Only the lines from the line holding "Keep writing the" through the final line of the entries below are to be returned, exactly as they stand.

**INPUT MATERIAL:**
-----
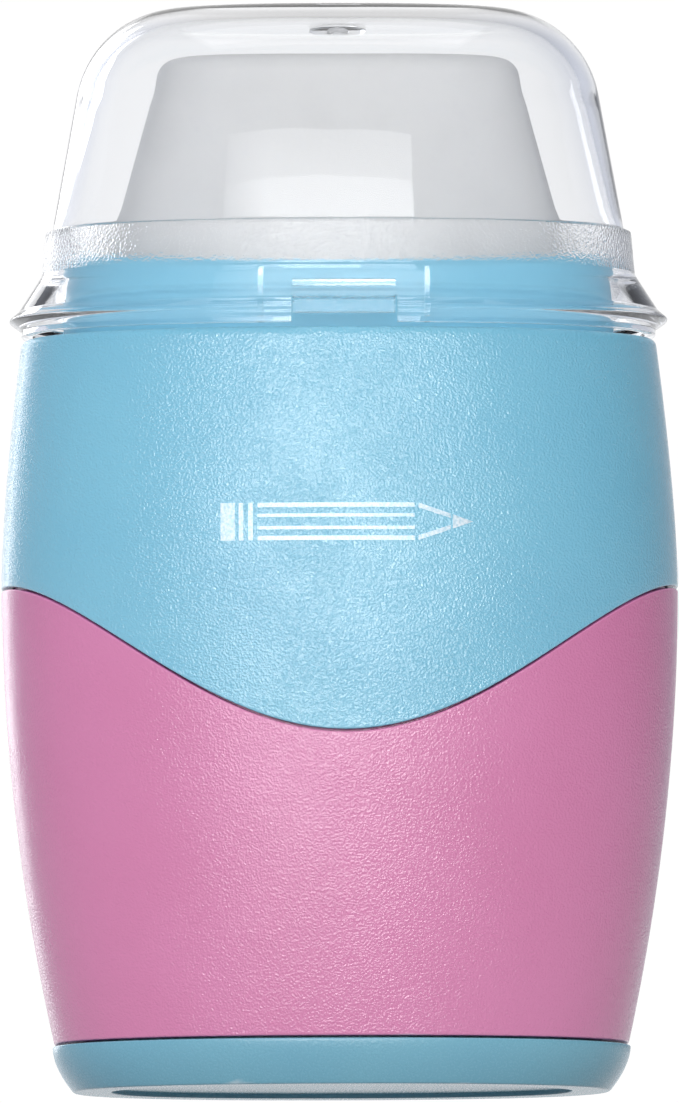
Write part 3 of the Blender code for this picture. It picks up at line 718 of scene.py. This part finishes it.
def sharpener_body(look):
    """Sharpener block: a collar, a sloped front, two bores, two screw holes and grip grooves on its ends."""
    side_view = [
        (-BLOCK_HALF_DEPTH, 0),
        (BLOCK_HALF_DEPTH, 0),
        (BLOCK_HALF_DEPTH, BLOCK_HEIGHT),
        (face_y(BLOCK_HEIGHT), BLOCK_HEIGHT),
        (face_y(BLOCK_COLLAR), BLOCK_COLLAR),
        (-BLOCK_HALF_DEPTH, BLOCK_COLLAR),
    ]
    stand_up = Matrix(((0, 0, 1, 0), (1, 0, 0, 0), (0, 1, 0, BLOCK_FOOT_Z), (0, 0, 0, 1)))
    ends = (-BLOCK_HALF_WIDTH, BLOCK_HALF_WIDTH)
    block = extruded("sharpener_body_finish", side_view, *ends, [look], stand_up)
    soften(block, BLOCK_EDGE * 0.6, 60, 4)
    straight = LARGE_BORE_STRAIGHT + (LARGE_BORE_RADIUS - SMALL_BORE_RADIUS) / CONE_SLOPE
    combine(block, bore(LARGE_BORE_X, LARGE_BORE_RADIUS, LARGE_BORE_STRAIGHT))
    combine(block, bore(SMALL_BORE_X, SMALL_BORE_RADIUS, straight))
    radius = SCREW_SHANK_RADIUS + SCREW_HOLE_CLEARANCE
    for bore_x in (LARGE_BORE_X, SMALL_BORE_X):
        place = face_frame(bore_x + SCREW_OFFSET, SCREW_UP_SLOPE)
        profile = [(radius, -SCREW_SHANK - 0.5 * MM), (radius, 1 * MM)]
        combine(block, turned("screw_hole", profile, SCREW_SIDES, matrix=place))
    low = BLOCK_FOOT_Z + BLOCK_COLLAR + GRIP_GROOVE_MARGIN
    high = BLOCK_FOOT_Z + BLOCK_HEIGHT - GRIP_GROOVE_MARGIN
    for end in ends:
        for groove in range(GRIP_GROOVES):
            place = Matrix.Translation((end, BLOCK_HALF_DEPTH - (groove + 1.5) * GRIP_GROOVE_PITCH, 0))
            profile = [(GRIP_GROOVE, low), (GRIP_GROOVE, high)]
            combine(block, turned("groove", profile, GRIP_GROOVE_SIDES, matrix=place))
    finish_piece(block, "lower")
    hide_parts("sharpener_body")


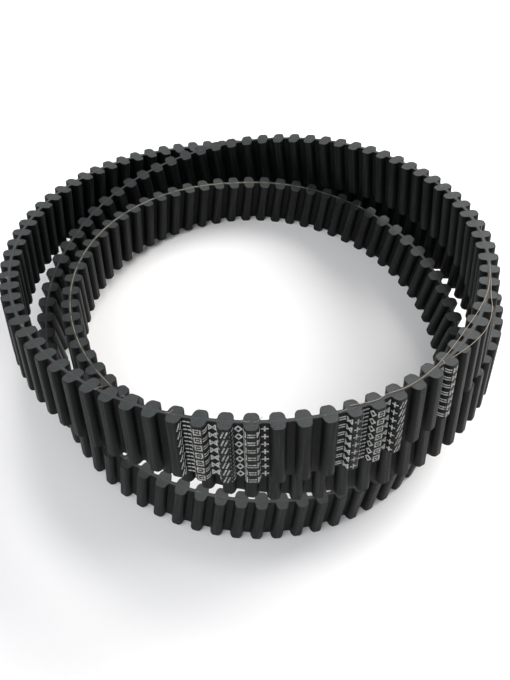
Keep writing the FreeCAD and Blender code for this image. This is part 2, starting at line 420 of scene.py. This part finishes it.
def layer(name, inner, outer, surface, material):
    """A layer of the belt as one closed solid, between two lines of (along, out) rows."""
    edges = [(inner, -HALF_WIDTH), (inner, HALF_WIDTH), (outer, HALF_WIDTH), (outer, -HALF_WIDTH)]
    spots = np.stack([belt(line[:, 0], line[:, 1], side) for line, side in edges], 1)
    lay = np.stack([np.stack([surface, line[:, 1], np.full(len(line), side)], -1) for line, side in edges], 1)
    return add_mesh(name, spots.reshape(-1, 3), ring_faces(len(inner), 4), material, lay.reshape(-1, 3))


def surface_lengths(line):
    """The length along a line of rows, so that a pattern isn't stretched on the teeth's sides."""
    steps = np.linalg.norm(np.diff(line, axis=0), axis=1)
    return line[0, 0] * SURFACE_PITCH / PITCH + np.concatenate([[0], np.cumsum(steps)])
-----
**EXERCISE ANSWER:**
Keep writing the FreeCAD and Blender code for this image. This is part 2, starting at line 420 of scene.py. This part finishes it.
def layer(name, inner, outer, surface, material):
    """A layer of the belt as one closed solid, between two lines of (along, out) rows."""
    edges = [(inner, -HALF_WIDTH), (inner, HALF_WIDTH), (outer, HALF_WIDTH), (outer, -HALF_WIDTH)]
    spots = np.stack([belt(line[:, 0], line[:, 1], side) for line, side in edges], 1)
    lay = np.stack([np.stack([surface, line[:, 1], np.full(len(line), side)], -1) for line, side in edges], 1)
    return add_mesh(name, spots.reshape(-1, 3), ring_faces(len(inner), 4), material, lay.reshape(-1, 3))


def surface_lengths(line):
    """The length along a line of rows, so that a pattern isn't stretched on the teeth's sides."""
    steps = np.linalg.norm(np.diff(line, axis=0), axis=1)
    return line[0, 0] * SURFACE_PITCH / PITCH + np.concatenate([[0], np.cumsum(steps)])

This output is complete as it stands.